Calculating Rotation Rate from Change of Angle

[hidemi]

Homework Statement

A plane mirror is in a vertical plane and is rotating about a vertical axis at 100 rpm. A horizontal beam of light is incident on the mirror. The reflected beam will rotate at:

The answer is 200 rpm.

Relevant Equations

2θ = 2 dθ/dt

If we know the change of angle is twice the incident angle, then the rate of rotation is 2*100 rpm = 200 rpm. Is there a better explanation of it?

 

[collinsmark]

Homework Statement:: A plane mirror is in a vertical plane and is rotating about a vertical axis at 100 rpm. A horizontal beam of light is incident on the mirror. The reflected beam will rotate at:

The answer is 200 rpm.
Relevant Equations:: 2θ = 2 dθ/dt

If we know the change of angle is twice the incident angle, then the rate of rotation is 2*100 rpm = 200 rpm. Is there a better explanation of it?

Firstly, describe the reflected angle with respect to as a function of the angle of the plane.

Secondly, take the derivative.

[Edit: also, your "2θ = 2 dθ/dt" equation is incorrect.]

 

[hidemi]

Firstly, describe the reflected angle with respect to as a function of the angle of the plane.

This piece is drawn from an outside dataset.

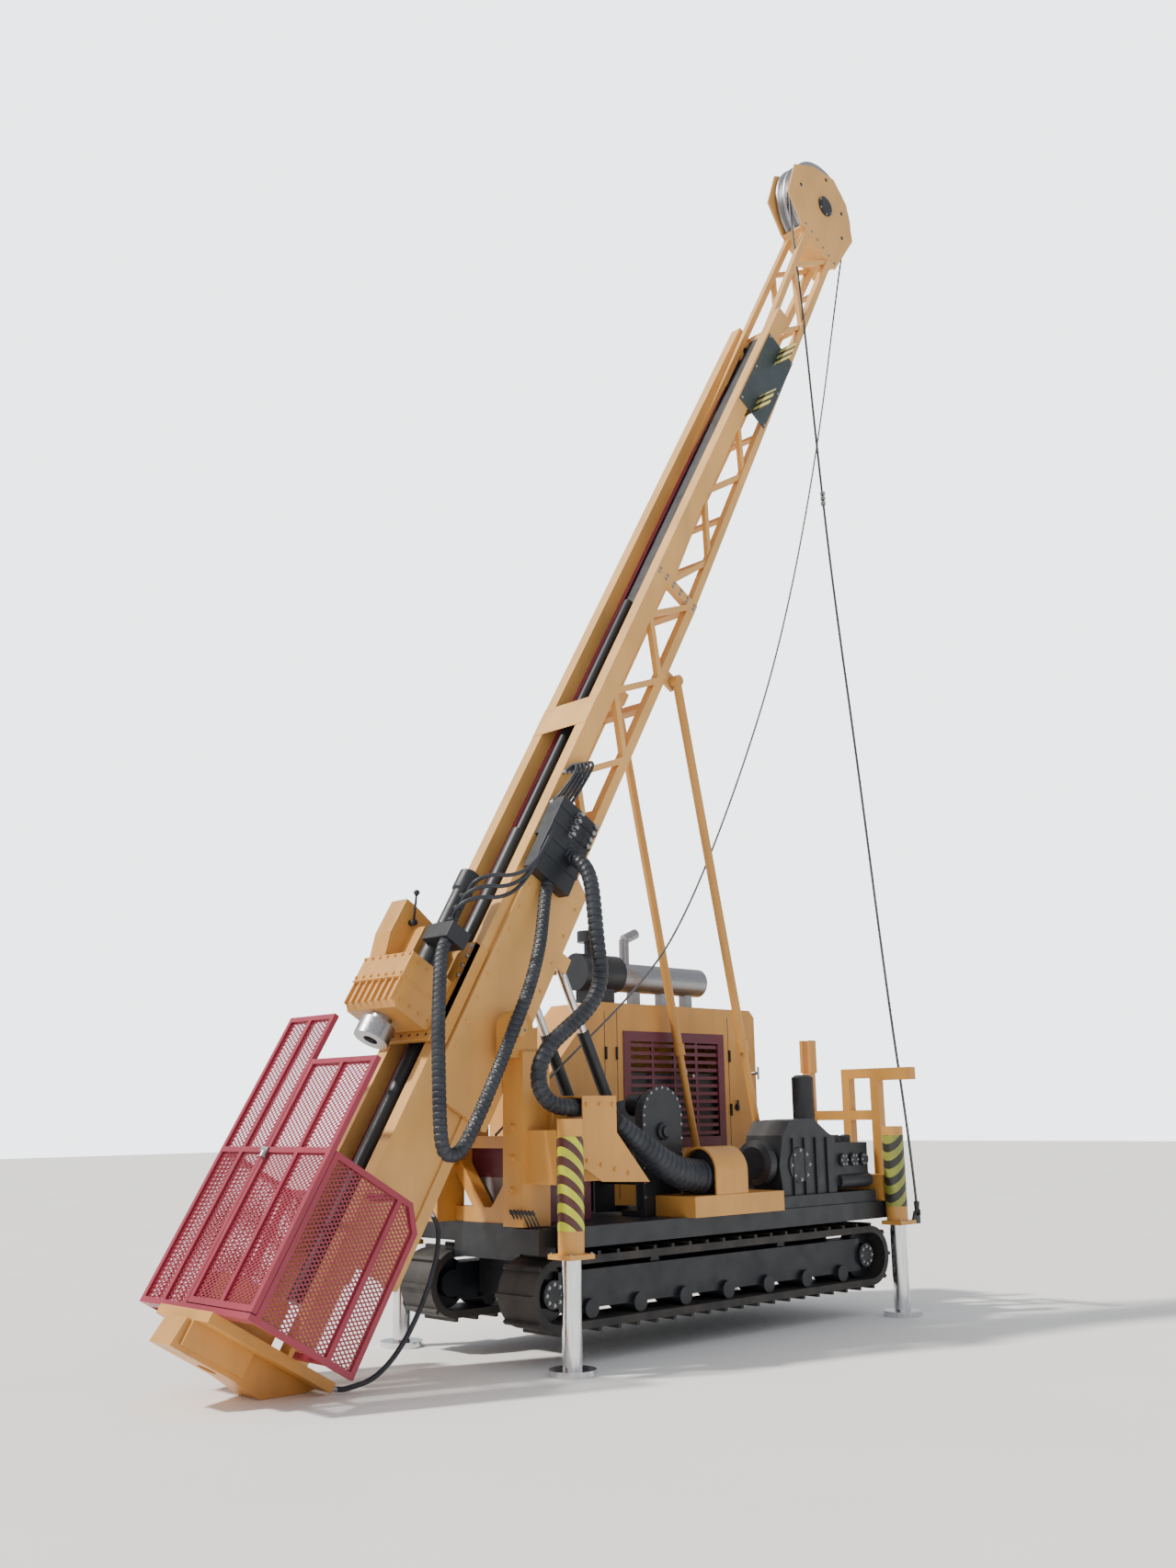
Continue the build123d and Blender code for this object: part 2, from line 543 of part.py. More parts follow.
# Mast foot with its clamp, below the rails
with BuildPart() as mast_foot:
    block(-2150, -1200, -300, 300, FOOT_END - 60, FOOT_END)
    for side in (-1, 1):
        block(-2150, -1700, side * 120, side * 150, FOOT_END - 200, FOOT_END - 60)
    with BuildSketch(Plane.XZ.offset(-120)):
        with BuildLine():
            Polyline(
                (-2200, -850), (-2180, -680), (-1200, -680), (-1240, -714), (-1510, -870),
                (-1740, -850), close=True,
            )
        make_face()
    extrude(amount=240)
    block(-2040, -1650, -200, 200, FOOT_END, FOOT_END + 260)
    with Locations((ROD_N, 0, FOOT_END)):
        Cylinder(60, 900, mode=Mode.SUBTRACT)
save(mast_foot, "mast_foot", MAST)

# Guard: far front panel, mid bar, near and far sides
with BuildPart() as guard:
    bar = GUARD_BAR
    front0, front1 = GUARD_FRONT, GUARD_FRONT + bar
    for y0 in (DOOR_EDGE, 340, GUARD_HALF - bar):
        block(front0, front1, y0, y0 + bar, GUARD_BOTTOM, GUARD_TOP)
    for m0 in (GUARD_MID, GUARD_TOP - bar):
        block(front0, front1, DOOR_EDGE, GUARD_HALF, m0, m0 + bar)
    block(front0, front1 + bar, -GUARD_HALF, GUARD_HALF, GUARD_BOTTOM, GUARD_BOTTOM + bar)
    for side in (-1, 1):
        y0, y1 = side * (GUARD_HALF - bar), side * GUARD_HALF
        inner = front1 + 4 if side < 0 else front0
        block(inner, GUARD_BACK, y0, y1, GUARD_BOTTOM, GUARD_BOTTOM + bar)
        block(inner, GUARD_BACK - 120, y0, y1, GUARD_MID, GUARD_MID + bar)
        block(GUARD_BACK - bar, GUARD_BACK, y0, y1, GUARD_BOTTOM, GUARD_MID - 100)
        strut((GUARD_BACK - 130, side * (GUARD_HALF - bar / 2), GUARD_MID + 18), (GUARD_BACK - 18, side * (GUARD_HALF - bar / 2), GUARD_MID - 110), bar)
        block(inner, inner + bar, y0, y1, GUARD_BOTTOM, GUARD_MID)
        block(BRACE_N, BRACE_N + bar, y0, side * MAST_HALF, GUARD_BOTTOM, GUARD_BOTTOM + bar)
        block(BRACE_N, BRACE_N + bar, y0, side * MAST_HALF, GUARD_MID, GUARD_MID + bar)
        block(BRACE_N, BRACE_N + bar, y0, y1, GUARD_BOTTOM, GUARD_MID)
save(guard, "guard", MAST)

with BuildPart() as guard_door:
    for y0 in (-GUARD_HALF, -GUARD_HALF + 330, DOOR_EDGE - bar - 6):
        block(front0, front1, y0, y0 + bar, GUARD_BOTTOM + bar + 6, DOOR_TOP)
    for m0 in (GUARD_BOTTOM + bar + 6, GUARD_MID, DOOR_TOP - bar):
        block(front0, front1, -GUARD_HALF, DOOR_EDGE - 6, m0, m0 + bar)
save(guard_door, "guard_door", MAST)

# Back stays: rods on one foot shaft, tubes on one top pin
STAY_TOP = mast_point(STAY_TOP_M, STAY_TOP_N)
STAY_RUN = Vector(STAY_TOP[0] - STAY_FOOT[0], 0, STAY_TOP[1] - STAY_FOOT[1])
STAY_AXIS = STAY_RUN.normalized()


def along_stay(distance, y):
    """Point on a stay's centre line at a distance from its foot."""
    return (STAY_FOOT[0] + STAY_AXIS.X * distance, y, STAY_FOOT[1] + STAY_AXIS.Z * distance)


TUBE_START = 1060
with BuildPart() as stay_rods:
    rod((STAY_FOOT[0], -STAY_Y, STAY_FOOT[1]), (STAY_FOOT[0], STAY_Y, STAY_FOOT[1]), 28)
    for side in (-1, 1):
        rod(along_stay(0, side * STAY_Y), along_stay(2600, side * STAY_Y), 29)
save(stay_rods, "stay_rods", BASE)

with BuildPart() as stay_tubes:
    for side in (-1, 1):
        rod(along_stay(TUBE_START, side * STAY_Y), along_stay(STAY_RUN.length, side * STAY_Y), 36)
        rod((STAY_TOP[0], side * (STAY_Y - 36), STAY_TOP[1]), (STAY_TOP[0], side * (STAY_Y + 36), STAY_TOP[1]), 44)
        rod(along_stay(TUBE_START, side * STAY_Y), along_stay(TUBE_START + 90, side * STAY_Y), 46)
    for side in (-1, 1):
        rod(along_stay(TUBE_START - 10, side * STAY_Y), along_stay(STAY_RUN.length - 120, side * STAY_Y), 31, mode=Mode.SUBTRACT)
save(stay_tubes, "stay_tubes", BASE)
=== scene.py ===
"""Looks of the crawler-mounted core drilling rig, in metres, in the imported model's frame.

Most of the rig keeps its solids. The crown, drill head, winch case and mud pump get fuller
forms here, and the rig gets its ropes, hoses, mesh, bolts, stripes and finishes.
"""
import json
from math import cos, pi, radians, sin

import bmesh
import bpy
from mathutils import Matrix, Vector


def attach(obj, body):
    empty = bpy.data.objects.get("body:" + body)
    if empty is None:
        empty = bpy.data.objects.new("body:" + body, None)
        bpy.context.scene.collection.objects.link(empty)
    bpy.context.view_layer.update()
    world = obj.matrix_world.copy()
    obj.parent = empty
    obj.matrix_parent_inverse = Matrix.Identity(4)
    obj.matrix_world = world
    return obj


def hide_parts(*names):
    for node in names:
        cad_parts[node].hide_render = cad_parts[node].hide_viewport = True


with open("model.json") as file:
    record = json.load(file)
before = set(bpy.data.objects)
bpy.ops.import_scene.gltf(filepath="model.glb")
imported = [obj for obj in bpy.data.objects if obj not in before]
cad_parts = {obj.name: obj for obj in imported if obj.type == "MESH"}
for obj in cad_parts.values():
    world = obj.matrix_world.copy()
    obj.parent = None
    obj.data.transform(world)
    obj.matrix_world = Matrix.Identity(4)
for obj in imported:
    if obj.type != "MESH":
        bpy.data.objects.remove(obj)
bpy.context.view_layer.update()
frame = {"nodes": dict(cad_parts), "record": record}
nodes = frame["nodes"]
scene = bpy.context.scene

# Where the mast stands: local X is depth behind the rods, Y across, Z along the mast
JACK_LINE_X = -1.290
MAST_LEAN = radians(60)
MAST_FRAME = Matrix.Translation((JACK_LINE_X, 0, 0)) @ Matrix.Rotation(pi / 2 - MAST_LEAN, 4, "Y")
BASE_FRAME = Matrix.Translation((JACK_LINE_X, 0, 0))


def on_mast(n, y, m):
    """Point of the row frame from its depth, width and height on the mast."""
    return MAST_FRAME @ Vector((n, y, m))


def on_base(x, y, z):
    """Point of the row frame from its distance behind the front jacks."""
    return BASE_FRAME @ Vector((x, y, z))


# Camera: standing in front of the near front jack, looking up along the mast
CAMERA_PLACE = (-7.7468, -7.8194, 1.57)
CAMERA_RIGHT = Vector((0.72330, -0.69037, -0.01426))
CAMERA_DOWN = Vector((0.14551, 0.17258, -0.97419))
FOCAL_PIXELS = 1559.09
PHOTO_HEIGHT = 1706
SENSOR = 36.0

camera_data = bpy.data.cameras.new("camera")
camera = bpy.data.objects.new("camera", camera_data)
scene.collection.objects.link(camera)
look = CAMERA_RIGHT.cross(CAMERA_DOWN).normalized()
turn = Matrix((CAMERA_RIGHT, -CAMERA_DOWN, -look)).transposed().to_4x4()
camera.matrix_world = Matrix.Translation(CAMERA_PLACE) @ turn
camera_data.sensor_width = SENSOR
camera_data.lens = FOCAL_PIXELS / PHOTO_HEIGHT * SENSOR
camera_data.clip_end = 200
scene.camera = camera


# Finishes
def new_material(name):
    """A material with its node tree, shader and coordinates."""
    made = bpy.data.materials.new(name)
    made.use_nodes = True
    tree = made.node_tree
    shader = tree.nodes["Principled BSDF"]
    place = tree.nodes.new("ShaderNodeTexCoord")
    return made, tree, shader, place.outputs["Object"]


def noise(tree, place, scale, detail=4.0, stretch=(1, 1, 1)):
    """Noise value over the object's own coordinates."""
    mapping = tree.nodes.new("ShaderNodeMapping")
    mapping.inputs["Scale"].default_value = stretch
    texture = tree.nodes.new("ShaderNodeTexNoise")
    texture.inputs["Scale"].default_value = scale
    texture.inputs["Detail"].default_value = detail
    tree.links.new(place, mapping.inputs["Vector"])
    tree.links.new(mapping.outputs["Vector"], texture.inputs["Vector"])
    return texture.outputs["Fac"]


def ramp(tree, value, stops):
    """Colour along a value; stops are (position, colour)."""
    node = tree.nodes.new("ShaderNodeValToRGB")
    node.color_ramp.elements[0].position = stops[0][0]
    node.color_ramp.elements[0].color = (*stops[0][1], 1)
    node.color_ramp.elements[1].position = stops[-1][0]
    node.color_ramp.elements[1].color = (*stops[-1][1], 1)
    tree.links.new(value, node.inputs["Fac"])
    return node.outputs["Color"]


def mix(tree, share, first, second):
    """Two colours blended by a value."""
    node = tree.nodes.new("ShaderNodeMix")
    node.data_type = "RGBA"
    tree.links.new(share, node.inputs["Factor"])
    for socket, colour in ((node.inputs["A"], first), (node.inputs["B"], second)):
        if isinstance(colour, tuple):
            socket.default_value = (*colour, 1)
        else:
            tree.links.new(colour, socket)
    return node.outputs["Result"]


def scaled(tree, value, low, high):
    """A noise value brought between two limits."""
    node = tree.nodes.new("ShaderNodeMapRange")
    node.inputs["From Min"].default_value = 0.3
    node.inputs["From Max"].default_value = 0.7
    node.inputs["To Min"].default_value = low
    node.inputs["To Max"].default_value = high
    tree.links.new(value, node.inputs["Value"])
    return node.outputs["Result"]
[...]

Secondly, take the derivative.

[Edit: also, your "2θ = 2 dθ/dt" equation is incorrect.]

I got it. Thanks!

 

[Lnewqban]

The instantaneous angular velocity of the beam will be double, but it will take a minute to complete a full rotation, if I understand the problem correctly.
There will be no reflection while the mirror rotates between 90°and 270°